**Set task:**
Would you output the whole listing below, exactly as it reads?

**Data shown:**
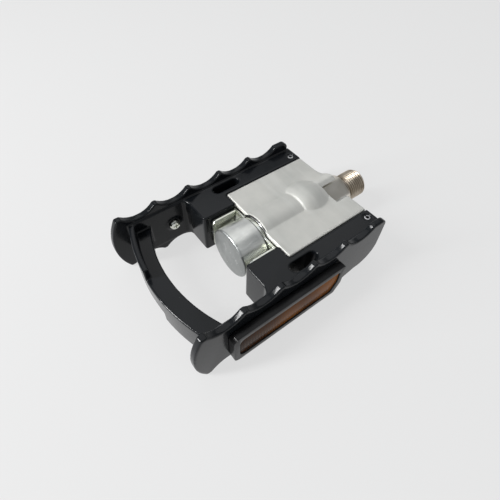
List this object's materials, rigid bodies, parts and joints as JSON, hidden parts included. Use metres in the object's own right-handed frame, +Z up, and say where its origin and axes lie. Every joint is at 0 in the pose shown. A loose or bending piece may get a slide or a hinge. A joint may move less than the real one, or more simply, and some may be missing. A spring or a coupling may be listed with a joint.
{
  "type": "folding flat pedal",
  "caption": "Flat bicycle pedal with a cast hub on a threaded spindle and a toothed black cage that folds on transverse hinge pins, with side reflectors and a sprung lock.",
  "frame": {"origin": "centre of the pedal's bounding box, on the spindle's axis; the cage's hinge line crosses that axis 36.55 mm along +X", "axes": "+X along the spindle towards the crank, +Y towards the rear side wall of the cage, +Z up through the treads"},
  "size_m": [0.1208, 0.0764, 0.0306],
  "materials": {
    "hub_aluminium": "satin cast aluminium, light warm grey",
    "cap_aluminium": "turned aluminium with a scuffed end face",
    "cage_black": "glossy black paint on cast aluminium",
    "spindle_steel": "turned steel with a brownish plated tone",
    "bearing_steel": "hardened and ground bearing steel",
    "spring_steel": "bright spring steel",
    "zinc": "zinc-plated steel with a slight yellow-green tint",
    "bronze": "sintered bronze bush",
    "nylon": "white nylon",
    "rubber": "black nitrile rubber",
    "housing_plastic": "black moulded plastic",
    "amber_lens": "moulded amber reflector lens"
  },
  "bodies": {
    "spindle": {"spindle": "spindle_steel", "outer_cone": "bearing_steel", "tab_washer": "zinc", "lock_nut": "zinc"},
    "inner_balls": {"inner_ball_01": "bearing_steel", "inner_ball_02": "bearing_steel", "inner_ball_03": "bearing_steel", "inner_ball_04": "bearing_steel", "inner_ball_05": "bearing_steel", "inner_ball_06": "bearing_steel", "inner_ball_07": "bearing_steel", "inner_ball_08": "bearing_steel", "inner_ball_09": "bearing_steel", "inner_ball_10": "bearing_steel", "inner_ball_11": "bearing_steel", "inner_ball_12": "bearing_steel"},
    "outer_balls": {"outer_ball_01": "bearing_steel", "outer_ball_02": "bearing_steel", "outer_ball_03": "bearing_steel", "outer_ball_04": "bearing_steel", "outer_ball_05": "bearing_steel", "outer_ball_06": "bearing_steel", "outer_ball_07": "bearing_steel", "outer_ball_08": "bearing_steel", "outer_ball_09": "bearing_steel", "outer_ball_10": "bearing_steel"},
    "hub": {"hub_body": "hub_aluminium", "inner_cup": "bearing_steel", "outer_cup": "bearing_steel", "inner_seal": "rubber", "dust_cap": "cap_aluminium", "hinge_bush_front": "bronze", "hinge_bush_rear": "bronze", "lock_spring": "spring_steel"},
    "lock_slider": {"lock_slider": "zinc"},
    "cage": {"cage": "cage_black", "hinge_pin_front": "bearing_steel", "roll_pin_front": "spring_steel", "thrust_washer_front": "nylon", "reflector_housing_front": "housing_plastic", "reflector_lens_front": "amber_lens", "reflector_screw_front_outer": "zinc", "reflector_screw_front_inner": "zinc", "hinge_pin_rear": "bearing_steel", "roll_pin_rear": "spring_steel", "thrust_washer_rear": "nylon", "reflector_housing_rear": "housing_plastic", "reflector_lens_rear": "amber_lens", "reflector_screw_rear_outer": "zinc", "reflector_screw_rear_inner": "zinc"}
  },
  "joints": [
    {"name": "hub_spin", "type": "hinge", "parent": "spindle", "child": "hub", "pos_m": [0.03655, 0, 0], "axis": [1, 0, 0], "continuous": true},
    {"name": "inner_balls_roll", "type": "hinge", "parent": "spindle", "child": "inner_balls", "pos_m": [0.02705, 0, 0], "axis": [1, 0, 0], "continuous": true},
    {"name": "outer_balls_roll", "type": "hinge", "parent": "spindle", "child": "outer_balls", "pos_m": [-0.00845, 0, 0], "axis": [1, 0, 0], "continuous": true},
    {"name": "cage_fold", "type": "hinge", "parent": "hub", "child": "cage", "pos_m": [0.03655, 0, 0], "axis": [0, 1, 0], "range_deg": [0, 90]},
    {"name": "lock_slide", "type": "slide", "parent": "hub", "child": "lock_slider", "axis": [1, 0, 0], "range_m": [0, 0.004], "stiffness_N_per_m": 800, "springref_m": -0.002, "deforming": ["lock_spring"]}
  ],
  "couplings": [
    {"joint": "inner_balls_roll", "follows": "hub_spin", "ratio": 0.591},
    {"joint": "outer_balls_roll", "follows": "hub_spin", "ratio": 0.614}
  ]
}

**Written answer:**
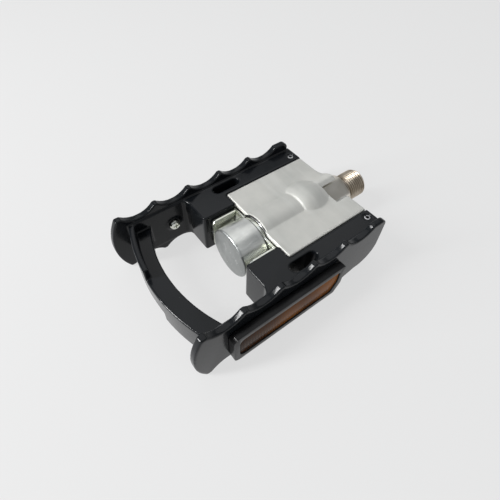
List this object's materials, rigid bodies, parts and joints as JSON, hidden parts included. Use metres in the object's own right-handed frame, +Z up, and say where its origin and axes lie. Every joint is at 0 in the pose shown. A loose or bending piece may get a slide or a hinge. A joint may move less than the real one, or more simply, and some may be missing. A spring or a coupling may be listed with a joint.
{
  "type": "folding flat pedal",
  "caption": "Flat bicycle pedal with a cast hub on a threaded spindle and a toothed black cage that folds on transverse hinge pins, with side reflectors and a sprung lock.",
  "frame": {"origin": "centre of the pedal's bounding box, on the spindle's axis; the cage's hinge line crosses that axis 36.55 mm along +X", "axes": "+X along the spindle towards the crank, +Y towards the rear side wall of the cage, +Z up through the treads"},
  "size_m": [0.1208, 0.0764, 0.0306],
  "materials": {
    "hub_aluminium": "satin cast aluminium, light warm grey",
    "cap_aluminium": "turned aluminium with a scuffed end face",
    "cage_black": "glossy black paint on cast aluminium",
    "spindle_steel": "turned steel with a brownish plated tone",
    "bearing_steel": "hardened and ground bearing steel",
    "spring_steel": "bright spring steel",
    "zinc": "zinc-plated steel with a slight yellow-green tint",
    "bronze": "sintered bronze bush",
    "nylon": "white nylon",
    "rubber": "black nitrile rubber",
    "housing_plastic": "black moulded plastic",
    "amber_lens": "moulded amber reflector lens"
  },
  "bodies": {
    "spindle": {"spindle": "spindle_steel", "outer_cone": "bearing_steel", "tab_washer": "zinc", "lock_nut": "zinc"},
    "inner_balls": {"inner_ball_01": "bearing_steel", "inner_ball_02": "bearing_steel", "inner_ball_03": "bearing_steel", "inner_ball_04": "bearing_steel", "inner_ball_05": "bearing_steel", "inner_ball_06": "bearing_steel", "inner_ball_07": "bearing_steel", "inner_ball_08": "bearing_steel", "inner_ball_09": "bearing_steel", "inner_ball_10": "bearing_steel", "inner_ball_11": "bearing_steel", "inner_ball_12": "bearing_steel"},
    "outer_balls": {"outer_ball_01": "bearing_steel", "outer_ball_02": "bearing_steel", "outer_ball_03": "bearing_steel", "outer_ball_04": "bearing_steel", "outer_ball_05": "bearing_steel", "outer_ball_06": "bearing_steel", "outer_ball_07": "bearing_steel", "outer_ball_08": "bearing_steel", "outer_ball_09": "bearing_steel", "outer_ball_10": "bearing_steel"},
    "hub": {"hub_body": "hub_aluminium", "inner_cup": "bearing_steel", "outer_cup": "bearing_steel", "inner_seal": "rubber", "dust_cap": "cap_aluminium", "hinge_bush_front": "bronze", "hinge_bush_rear": "bronze", "lock_spring": "spring_steel"},
    "lock_slider": {"lock_slider": "zinc"},
    "cage": {"cage": "cage_black", "hinge_pin_front": "bearing_steel", "roll_pin_front": "spring_steel", "thrust_washer_front": "nylon", "reflector_housing_front": "housing_plastic", "reflector_lens_front": "amber_lens", "reflector_screw_front_outer": "zinc", "reflector_screw_front_inner": "zinc", "hinge_pin_rear": "bearing_steel", "roll_pin_rear": "spring_steel", "thrust_washer_rear": "nylon", "reflector_housing_rear": "housing_plastic", "reflector_lens_rear": "amber_lens", "reflector_screw_rear_outer": "zinc", "reflector_screw_rear_inner": "zinc"}
  },
  "joints": [
    {"name": "hub_spin", "type": "hinge", "parent": "spindle", "child": "hub", "pos_m": [0.03655, 0, 0], "axis": [1, 0, 0], "continuous": true},
    {"name": "inner_balls_roll", "type": "hinge", "parent": "spindle", "child": "inner_balls", "pos_m": [0.02705, 0, 0], "axis": [1, 0, 0], "continuous": true},
    {"name": "outer_balls_roll", "type": "hinge", "parent": "spindle", "child": "outer_balls", "pos_m": [-0.00845, 0, 0], "axis": [1, 0, 0], "continuous": true},
    {"name": "cage_fold", "type": "hinge", "parent": "hub", "child": "cage", "pos_m": [0.03655, 0, 0], "axis": [0, 1, 0], "range_deg": [0, 90]},
    {"name": "lock_slide", "type": "slide", "parent": "hub", "child": "lock_slider", "axis": [1, 0, 0], "range_m": [0, 0.004], "stiffness_N_per_m": 800, "springref_m": -0.002, "deforming": ["lock_spring"]}
  ],
  "couplings": [
    {"joint": "inner_balls_roll", "follows": "hub_spin", "ratio": 0.591},
    {"joint": "outer_balls_roll", "follows": "hub_spin", "ratio": 0.614}
  ]
}